И. Т.: Но как интересно, что Солженицын не принимал этой вещи, «Горя от ума». Известно, что он еще до прихода в литературу написал – для себя – разбор «Горя от ума» и осудил за нарушение жизненной правды. Например, за сатирическую подачу Скалозуба: это ведь воин, защитник отечества, вот что в нем главное.

Б. П.: То есть обвинил Грибоедова за неправильную подачу фактов, а литература должна говорить прежде всего фактически правильно. Тут та же «освенцимская» аберрация. Но ведь во времена Грибоедова Освенцима еще не было, Николай Первый – не Гитлер и не Сталин. Можно еще было заниматься чистым художеством. Так ведь со временем выясняется, что художество никуда и не ушло, оно переживет любую диктатуру, любые человеческие срывы. И «Один день Ивана Денисовича» – первый тому пример.

И. Т.: А как, Борис Михайлович, насчет других художественных произведений Солженицына, его больших романов – «Раковый корпус», «В круге первом»?

Б. П.: В «Теленке» Солженицын пишет, как его, во времена официального признания, пригласили в Ленинград на международную конференцию о романе, о конце романа, а он не поехал: будут говорить о конце романа, а у меня в портфеле два уже сделанных романа. Пустой, мол, разговор. Между тем «В круге первом» как роман не очень-то и удался, по-моему. Как можно в одном повествовании вести три параллельные, причем совершенно одинаковые линии? А в «Круге» как раз трижды повторяется один сюжет: любовь зэка и «вольняшки». Вот эта мультипликация и говорит, что роман не получился и не может получиться в наше время. Давайте вспомним, что говорил Мандельштам о романе в статье с однозначным названием «Конец романа».
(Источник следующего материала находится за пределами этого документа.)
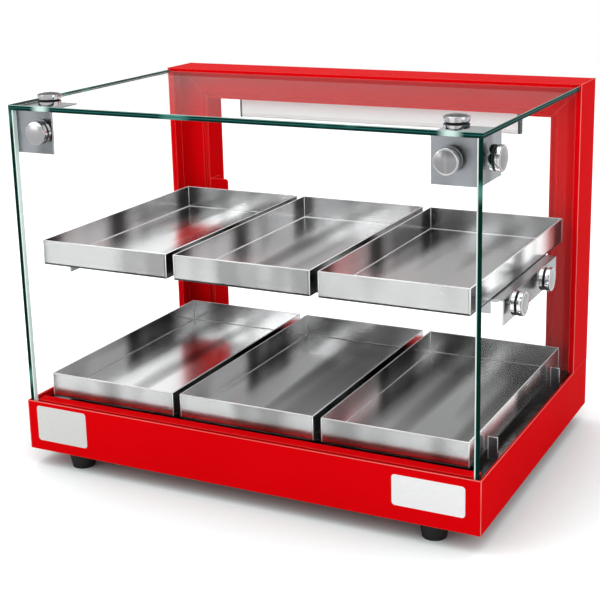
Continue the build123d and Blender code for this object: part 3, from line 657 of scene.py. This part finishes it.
# Where each knob's plate stands and which way the knob points
CORNER_KNOBS = [
    ((LEFT_KNOB_X, FRONT_KNOB_Y, KNOB_LEVEL), (0, -1, 0)),
    ((LEFT_KNOB_X, TOP_KNOB_Y, TOP_KNOB_Z), (0, 0, 1)),
    ((RIGHT_KNOB_X, FRONT_KNOB_Y, KNOB_LEVEL), (0, -1, 0)),
    ((RIGHT_KNOB_X, TOP_KNOB_Y, TOP_KNOB_Z), (0, 0, 1)),
    ((SIDE_KNOB_X, SIDE_KNOB_Y, KNOB_LEVEL), (1, 0, 0)),
]
RAIL_KNOB_PLACES = (-0.1005, 0.0045)
RAIL_KNOBS = [((side * SIDE_KNOB_X, y, RAIL_LEVEL), (side, 0, 0)) for side in (-1, 1) for y in RAIL_KNOB_PLACES]


def cap_profile():
    """The cap's side: flat back, rims rolled by 0.9 mm, and a face domed by 2.0 mm * (1 - (r/R)^2)."""
    back, rim_front, radius, roll = 0.0065, 0.0128, 0.014, 0.0009
    angle = np.linspace(0, np.pi / 2, 5)
    lower = np.stack([radius - roll + roll * np.sin(angle), back + roll - roll * np.cos(angle)], -1)
    upper = np.stack([radius - roll + roll * np.cos(angle), rim_front - roll + roll * np.sin(angle)], -1)
    r = np.linspace(radius - roll - 0.0012, 0.0, 9)
    face = np.stack([r, rim_front + 0.0020 * (1 - (r / (radius - roll)) ** 2) - 0.0002], -1)
    return np.concatenate([[(0.0, back)], lower, upper, face])


# Domed caps with a satin face inside a polished rim stand for the bevelled caps, on necks that are black. Face and
# neck each lie between two heights on the knob and within a radius.
CAP_FACE, NECK_RING = (0.0127, 0.016, 0.0119), (0.0041, 0.0066, 0.0145)
for name, knobs, stood_for, neck_node in (
        ("corner_knob_domes", CORNER_KNOBS, "corner_knob_caps", "corner_knob_bases"),
        ("rail_knob_domes", RAIL_KNOBS, "rail_knob_caps", "rail_knob_bases")):
    shape = joined([turned(cap_profile(), point, axis, 64) for point, axis in knobs])
    domes = mesh_piece(name, *shape, CHROME, "case", "knob_cap_chrome")
    domes.data.materials.append(FACE)
    assign(domes.data, around_knobs(domes.data, knobs, *CAP_FACE))
    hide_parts(stood_for)
    neck = nodes[neck_node].data
    assign(neck, around_knobs(neck, knobs, *NECK_RING))


# Studio

def by_ray(tree, plain, mirrored, seen):
    """The plain shader for light, the mirrored one for mirrors, and the seen one for the camera and
    through glass."""
    path = tree.nodes.new("ShaderNodeLightPath")
    eye = maths(tree, "MAXIMUM", path.outputs["Is Camera Ray"], path.outputs["Is Transmission Ray"])
    surface = plain
    for factor, shown in ((path.outputs["Is Glossy Ray"], mirrored), (eye, seen)):
        mix = tree.nodes.new("ShaderNodeMixShader")
        tree.links.new(factor, mix.inputs[0])
        tree.links.new(surface, mix.inputs[1])
        tree.links.new(shown, mix.inputs[2])
        surface = mix.outputs[0]
    return surface


def studio_world():
    """White to the camera and through glass. Mirrors see the same white low down and a grey studio
    ceiling with a bright overhead panel, by the height of the direction, and diffuse light is even and
    pale."""
    world = bpy.data.worlds.new("studio")
    bpy.context.scene.world = world
    world.use_nodes = True
    tree = world.node_tree
    tree.nodes.clear()
    output = tree.nodes.new("ShaderNodeOutputWorld")
    _, _, height = split(tree, object_place(tree).outputs["Generated"])
    studio = tree.nodes.new("ShaderNodeValToRGB")
    stops = ((0.0, 1.0), (0.04, 0.80), (0.14, 0.50), (0.32, 0.34), (0.58, 0.22), (0.85, 0.7))
    while len(studio.color_ramp.elements) < len(stops):
        studio.color_ramp.elements.new(0.5)
    for element, (position, level) in zip(studio.color_ramp.elements, stops):
        element.position = position
        element.color = (level, level, level, 1.0)
    tree.links.new(height, studio.inputs["Fac"])
    plain, mirrored, seen = (tree.nodes.new("ShaderNodeBackground") for _ in range(3))
    for background, strength in ((plain, 0.72), (mirrored, 1.0), (seen, 1.0)):
        background.inputs["Color"].default_value = (1.0, 1.0, 1.0, 1.0)
        background.inputs["Strength"].default_value = strength
    tree.links.new(studio.outputs["Color"], mirrored.inputs["Color"])
    surface = by_ray(tree, plain.outputs[0], mirrored.outputs[0], seen.outputs[0])
    tree.links.new(surface, output.inputs["Surface"])


def soft_lamp(name, place_at, target, size, power):
    """A rectangular area lamp aimed at a point."""
    lamp = bpy.data.lights.new(name, "AREA")
    lamp.shape = "RECTANGLE"
    lamp.size, lamp.size_y = size
    lamp.energy = power
    lamp_object = bpy.data.objects.new(name, lamp)
    bpy.context.scene.collection.objects.link(lamp_object)
    lamp_object.location = place_at
    lamp_object.rotation_mode = "QUATERNION"
    lamp_object.rotation_quaternion = (Vector(target) - Vector(place_at)).to_track_quat("-Z", "Y")


def pale_floor():
    """A wide plane under the feet: it keeps the shadow and glows white in the open; near the object its glow
    and colour fall with ambient occlusion, a painted contact shadow that is slightly cool, so that the red of the
    base does not colour the shadow."""
    mesh = bpy.data.meshes.new("floor")
    reach = 3.2
    corners = [(-reach, -reach, 0.0), (reach, -reach, 0.0), (reach, reach, 0.0), (-reach, reach, 0.0)]
    mesh.from_pydata(corners, [], [(0, 1, 2, 3)])
    material, tree, shader, output = new_material("floor_white")
    set_plain(shader, Roughness=0.65, Specular_IOR_Level=0.1)
    open_air = tree.nodes.new("ShaderNodeAmbientOcclusion")
    open_air.samples = 8
    open_air.inputs["Distance"].default_value = 0.30
    # Painted contact shadow: glow and cool tint fall off with ambient occlusion near the object
    openness = maths(tree, "POWER", open_air.outputs["AO"], 1.6)
    tree.links.new(mix_colour(tree, openness, (0.50, 0.66, 0.66), (0.93, 0.93, 0.93)),
                   shader.inputs["Base Color"])
    glow, mirrored = (tree.nodes.new("ShaderNodeEmission") for _ in range(2))
    for emission, strength in ((glow, 0.46), (mirrored, 0.85)):
        tree.links.new(maths(tree, "MULTIPLY", openness, strength), emission.inputs["Strength"])
    seen = tree.nodes.new("ShaderNodeAddShader")
    tree.links.new(shader.outputs[0], seen.inputs[0])
    tree.links.new(glow.outputs[0], seen.inputs[1])
    surface = by_ray(tree, shader.outputs[0], mirrored.outputs[0], seen.outputs[0])
    tree.links.new(surface, output.inputs["Surface"])
    mesh.materials.append(material)
    floor = bpy.data.objects.new("floor", mesh)
    bpy.context.scene.collection.objects.link(floor)


def photo_camera():
    """The camera of the photograph, with its focal length and the middle of its view in pixels of the
    picture: axes turned by azimuth and elevation, then by the roll about the view line."""
    picture, sensor, focal, middle_x, middle_y = 600.0, 36.0, 1302.8, 316.0, 240.0
    azimuth, elevation, roll = (math.radians(value) for value in (26.592, 14.348, -1.242))
    forward = Vector((-math.sin(azimuth) * math.cos(elevation), math.cos(azimuth) * math.cos(elevation),
                      -math.sin(elevation)))
    right = Vector((math.cos(azimuth), math.sin(azimuth), 0.0))
    up = right.cross(forward)
    right_rolled = math.cos(roll) * right + math.sin(roll) * up
    up_rolled = math.cos(roll) * up - math.sin(roll) * right
    camera = bpy.data.cameras.new("camera")
    camera.lens = focal * sensor / picture
    camera.sensor_width = sensor
    camera.shift_x = (picture / 2 - middle_x) / picture
    camera.shift_y = (middle_y - picture / 2) / picture
    camera.clip_end = 60.0
    camera_object = bpy.data.objects.new("camera", camera)
    bpy.context.scene.collection.objects.link(camera_object)
    turn = Matrix((right_rolled, up_rolled, -forward)).transposed().to_4x4()
    camera_object.matrix_world = Matrix.Translation((0.7186, -1.4276, 0.6805)) @ turn
    bpy.context.scene.camera = camera_object


studio_world()
pale_floor()
soft_lamp("top_softbox", (-0.2, -0.5, 1.9), (0.0, 0.0, 0.2), (2.6, 2.0), 20.0)
soft_lamp("left_softbox", (-1.5, -1.8, 1.1), (0.0, 0.0, 0.25), (1.2, 1.2), 10.0)
soft_lamp("right_softbox", (2.0, -0.6, 0.9), (0.0, 0.0, 0.25), (0.9, 1.3), 7.0)
photo_camera()
bpy.context.scene.view_settings.view_transform = "Standard"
Если первоначально действующие лица романа были люди необыкновенные, герои, или уже одаренные необычайными мыслями и чувствами, то на склоне европейского романа наблюдается обратное явление: героем романа становится обыкновенный человек, с обыкновенными чувствами и мыслями, и центр тяжести переносится на социальную мотивировку, то есть настоящим действующим лицом является уже общество, как, например, у Бальзака или Золя. <…>

Дальнейшая судьба романа будет не чем иным, как историей распыления биографии как личного существования, даже больше, чем распыления, – катастрофической гибелью биографии. <…>

Ныне европейцы выброшены из своих биографий, как шары из бильярдных луз, и законами их деятельности, как столкновением шаров на бильярдном поле, управляет один принцип: угол падения равен углу отражения. Человек без биографии не может быть тематическим стержнем романа, и роман, с другой стороны, немыслим без интереса к одной человеческой судьбе и всему, что ей соответствует. Кроме того, интерес к психологической мотивировке <…> в корне подорван и дискредитирован наступившим бессилием психологических мотивов перед реальными силами, чья расправа с психологической мотивировкой час от часу становится более жестокой. Само понятие действия для личности подменяется другим, более содержательным социально, понятием приспособления.

Современный роман сразу лишился и фабулы, то есть действующей в принадлежащей ей во времени личности, и психологии, так как она не обосновывает уже никаких действий.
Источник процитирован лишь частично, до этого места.